Lien entre mobilité des étudiant-e-s et internationalisation de l’institution

L’étude met aussi en évidence un «lien significatif» entre le taux de mobilité et le degré d’internationalisation des établissements. Si les séjours à l’étranger accroissent l’employabilité des diplômé-e-s et favorisent l’acquisition de compétences spécialisées et personnelles importantes, cette mobilité représente aussi un facteur d’internationalisation majeur pour les hautes écoles. S’il vaut la peine d’investir dans une approche complète de l’internationalisation, ce n’est pas uniquement pour les étudiant-e-s, une telle approche permet également de développer la qualité de l’enseignement et de la recherche, d’encourager l’innovation, et de renforcer la visibilité, la compétitivité et la réputation de l’institution en Suisse comme à l’étranger.

Ce que le résultat indique au-delà du classement

Evidemment une telle étude, surtout si elle débouche sur un classement des institutions, a aussi ses limites et ses raccourcis. Difficile en effet de comparer une université solidement établie et bien ancrée dans un réseau international avec une haute école pédagogique (HEP) moins avancée dans son processus d’internationalisation et dont les défis de formation se situent davantage au niveau régional. Mais n’empêche, on retrouve une HEP à la 3ème place, et 5 d’entre elles dans la première moitié du classement, avec des taux de mobilités plus élevés que certaines universités. Comme quoi la volonté institutionnelle est elle aussi déterminante.

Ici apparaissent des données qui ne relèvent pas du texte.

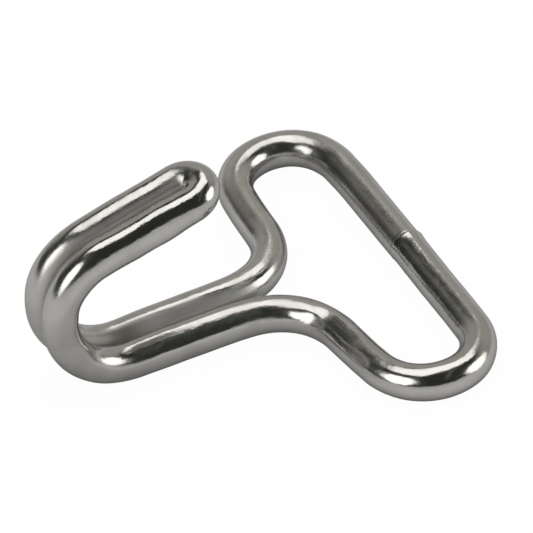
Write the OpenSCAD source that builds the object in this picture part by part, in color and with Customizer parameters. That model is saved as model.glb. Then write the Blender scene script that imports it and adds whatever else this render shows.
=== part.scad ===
// Webbing hook: one length of round wire bent into a slot frame, a twin shank and a closed hook.
// Units are millimetres. The origin is the middle of the webbing bar's axis.
// +X points from the bar to the hook, +Y runs along the bar, and +Z is the side that the hook curls up on.

/* [Wire] */
// Diameter of the round wire
wire_d = 5.5; // [5:0.1:6]
// Gap between the wire's two ends, which meet in the middle of the bar
seam_gap = 0.12; // [0.06:0.02:0.4]
// Bevel on the rim of each wire end
end_bevel = 0.3; // [0.1:0.05:0.6]

/* [Webbing slot] */
// Clear length of the slot, along the bar
slot_length = 53.5; // [51:0.5:58]
// Centreline radius of the two wide corners
corner_r = 8.4; // [7:0.1:9]
// Angle that each wide corner turns the wire through
corner_turn = 174.3; // [172:0.1:177]
// Centreline radius of the two bends that lead into the shank
neck_r = 11.2; // [10:0.1:12]

/* [Shank and hook] */
// Straight length of the twin shank
shank_length = 17.8; // [14:0.2:24]
// Gap between the two wires of the shank
shank_gap = 0.1; // [0.06:0.02:0.6]
// Centreline radius of the hook's lower bend
heel_r = 12.2; // [10:0.1:15]
// Angle of the hook's lower bend
heel_turn = 95.6; // [85:0.2:100]
// Centreline radius of the hook's upper bend
crown_r = 9.3; // [8:0.1:12]
// Angle of the hook's upper bend
crown_turn = 70.4; // [60:0.2:76]
// Straight length of the wire that returns over the shank
return_length = 15.8; // [12:0.2:18]

/* [Hidden] */
$fn = 48;

// Drawing the wire round a bend thins it by this much on the radius, so a bend's ends sit inside the straights.
BEND_THINNING = 0.015;
// Straight left between the hook's two bends.
BEND_PITCH = 0.6;

wire_r = wire_d / 2;
shank_y = wire_r + shank_gap / 2;
bar_half = slot_length / 2 + wire_r - corner_r;
// The side of the frame is as long as brings the neck's end level with the shank.
side_length = (bar_half + corner_r * sin(corner_turn) - neck_r * (1 - sin(corner_turn)) - shank_y)
    / -cos(corner_turn);

// Bend schedule from the end of the bar to the hook's tip: [roll, centreline radius, turn, straight after it].
SCHEDULE = [
    [0, corner_r, corner_turn, side_length],
    [180, neck_r, corner_turn - 90, shank_length],
    [90, heel_r, heel_turn, BEND_PITCH],
    [0, crown_r, crown_turn, return_length],
    [90, shank_y, 90, 0]
];

// Extra angle at each end of a bend, small enough that its end stays inside the straight's surface.
function buried(bend_r) = acos(1 - BEND_THINNING / 4 / bend_r);

module bend(bend_r, turn) {
    translate([bend_r, 0, 0]) rotate([0, -buried(bend_r), 0]) rotate([90, 0, 180])
        rotate_extrude(angle = turn + 2 * buried(bend_r))
            translate([bend_r, 0]) circle(r = wire_r - BEND_THINNING);
}

// Carries what follows to the end of a bend that starts here along +Z and turns towards +X.
module after_bend(bend_r, turn) {
    translate([bend_r, 0, 0]) rotate([0, turn, 0]) translate([-bend_r, 0, 0]) children();
}

// Runs the wire along +Z through the schedule, from step i on.
module wire_run(steps, i = 0) {
    if (i < len(steps)) {
        bend_r = steps[i][1];
        turn = steps[i][2];
        feed = steps[i][3];
        rotate([0, 0, steps[i][0]]) {
            bend(bend_r, turn);
            after_bend(bend_r, turn) {
                if (feed > 0) cylinder(r = wire_r, h = feed);
                translate([0, 0, feed]) wire_run(steps, i + 1);
            }
        }
    }
}

// Half of the bar along +Z, from its bevelled end at the seam.
module half_bar() {
    seam_face = seam_gap / 2;
    rotate_extrude() polygon([
        [0, seam_face], [wire_r - end_bevel, seam_face], [wire_r, seam_face + end_bevel], [wire_r, bar_half], [0, bar_half]
    ]);
}

// The wire from its end at the seam to the middle of the hook's tip, cut flush at the part's middle plane.
module half_wire() {
    difference() {
        rotate([-90, 0, 0]) {
            half_bar();
            translate([0, 0, bar_half]) wire_run(SCHEDULE);
        }
        translate([0, -wire_d, 0]) cube([2 * slot_length, wire_d, slot_length]);
    }
}

module wire_hook() {
    color("silver") {
        half_wire();
        mirror([0, 1, 0]) half_wire();
    }
}

wire_hook();
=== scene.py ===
"""Webbing hook: one length of polished wire bent into a slot frame, a twin shank and a closed hook.

The wire is one surface, swept along the same bend schedule as the CAD solid, which it replaces.
Lengths are in metres and angles in degrees unless a name says otherwise.
The origin is the middle of the webbing bar, +X points to the hook, +Y runs along the bar and +Z is up.
"""

from __future__ import annotations

import logging
import math
from dataclasses import dataclass, field
from enum import Enum

import bpy
import numpy as np
from mathutils import Matrix, Vector

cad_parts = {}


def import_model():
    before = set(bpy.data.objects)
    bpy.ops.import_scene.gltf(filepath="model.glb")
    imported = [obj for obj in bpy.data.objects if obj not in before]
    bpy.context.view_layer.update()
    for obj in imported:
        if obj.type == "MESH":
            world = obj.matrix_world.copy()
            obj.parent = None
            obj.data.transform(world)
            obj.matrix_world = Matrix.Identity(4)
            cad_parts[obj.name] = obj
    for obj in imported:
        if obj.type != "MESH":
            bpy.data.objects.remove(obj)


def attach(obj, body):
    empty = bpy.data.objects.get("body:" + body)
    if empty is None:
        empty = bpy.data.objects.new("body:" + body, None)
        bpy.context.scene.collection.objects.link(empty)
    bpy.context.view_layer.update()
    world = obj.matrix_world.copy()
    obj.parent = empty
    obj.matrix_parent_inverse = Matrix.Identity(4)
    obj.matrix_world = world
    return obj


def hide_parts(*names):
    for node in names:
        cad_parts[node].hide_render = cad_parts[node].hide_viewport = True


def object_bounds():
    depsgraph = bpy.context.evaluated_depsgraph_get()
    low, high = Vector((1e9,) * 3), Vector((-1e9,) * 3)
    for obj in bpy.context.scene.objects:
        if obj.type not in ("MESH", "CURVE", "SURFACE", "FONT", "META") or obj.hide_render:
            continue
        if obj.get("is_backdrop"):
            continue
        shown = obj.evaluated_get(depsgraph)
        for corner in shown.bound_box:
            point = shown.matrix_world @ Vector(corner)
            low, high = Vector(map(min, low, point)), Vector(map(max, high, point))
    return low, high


MM = 0.001
X_AXIS, Y_AXIS, Z_AXIS = np.eye(3)
# How many places the ease of a size is averaged over.
EASE_SAMPLES = 41
# How much longer the orange peel's grain is along the wire than across it.
PEEL_STRETCH = 1.6
# The smallest pit, as a share of the largest.
SMALLEST_PIT = 0.45

log = logging.getLogger("webbing_hook")

Array = np.ndarray
Axis = Array | Vector
Box = list[list[float]]
Colour = tuple[float, float, float]
Pair = tuple[float, float]


# ------------------------ shapes as arrays


def smoothstep(low: float, high: float, x: Array) -> Array:
    """Eases from 0 at low to 1 at high as 3t^2 - 2t^3, where t is x's share of the way.

    Args:
        low: Where the value is still 0.
        high: Where the value has become 1.
        x: Places to work it out at.

    Returns:
        The eased values, in x's shape.
    """
    t = np.clip((x - low) / (high - low), 0.0, 1.0)
    return t * t * (3.0 - 2.0 * t)


def fading(size: float, run: float, place: Array) -> Array:
    """A size at the wire's end that fades out over a run, as the square of the share still to go."""
    return size * np.clip(1.0 - place / run, 0.0, 1.0) ** 2


def with_poles(grid: Array) -> Array:
    """Lists what a grid holds at its points, then the mean of its first ring and of its last."""
    return np.concatenate([grid.reshape(-1, *grid.shape[2:]), grid[[0, -1]].mean(1)])


def sine(angle: float) -> float:
    """The sine of an angle in degrees."""
    return math.sin(math.radians(angle))


def cosine(angle: float) -> float:
    """The cosine of an angle in degrees."""
    return math.cos(math.radians(angle))


def direction(azimuth: float, elevation: float) -> Vector:
    """The unit vector at an azimuth from +X towards +Y and an elevation above the floor."""
    level = cosine(elevation)
    return Vector((level * cosine(azimuth), level * sine(azimuth), sine(elevation)))


def turned(x: Axis, y: Axis, angle: float) -> tuple[Axis, Axis]:
    """Turns two axes in their own plane: x cos a + y sin a, and y cos a - x sin a.

    Args:
        x: The first axis, or a row of axes for each ring.
        y: The second axis, at right angles to it.
        angle: How far they turn.

    Returns:
        Both axes, turned.
    """
    return x * cosine(angle) + y * sine(angle), y * cosine(angle) - x * sine(angle)


def placed(name: str, data: bpy.types.ID) -> bpy.types.Object:
    """Makes an object of a mesh, a lamp or a camera and puts it in the scene."""
    made = bpy.data.objects.new(name, data)
    bpy.context.scene.collection.objects.link(made)
    return made


def stand_off(made: bpy.types.Object, aim: Vector, distance: float, azimuth: float, elevation: float,
              roll: float) -> None:
    """Stands a lamp or a camera off the point that it faces.

    Before the roll its x is level and its y points up.

    Args:
        made: The lamp or the camera.
        aim: The point that it faces.
        distance: How far off it stands.
        azimuth: The way to it from the point, from +X towards +Y.
        elevation: How high above the floor that way points.
        roll: How far its x turns towards its y.
    """
    away = direction(azimuth, elevation)
    level = Vector((-sine(azimuth), cosine(azimuth), 0.0))
    axes = Matrix((*turned(level, away.cross(level), roll), away)).transposed()
    made.matrix_world = Matrix.Translation(aim + away * distance) @ axes.to_4x4()


@dataclass(frozen=True)
class Bend:
    """One step of the bend schedule: roll the wire, bend it towards its own x, feed it straight."""

    roll: float
    radius: float
    turn: float
    feed: float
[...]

En conclusion cette étude lève le voile pour la première fois sur la mobilité internationale des étudiant-s dans les hautes écoles suisses. Certes sous la forme d’un classement forcément réducteur, mais qui souligne des écarts importants sur lesquels les acteurs et actrices suisses de la formation doivent agir afin que l’ensemble des étudiant-e-s disposent de possibilités similaires. Question d’égalité des chances. Cette publication a aussi le mérite de stimuler le système, en espérant que les institutions sauront utiliser les clefs d’amélioration mises à leur disposition et, surtout, comprendre pourquoi elles sont importantes pour elles et la qualité de leur enseignement et recherche.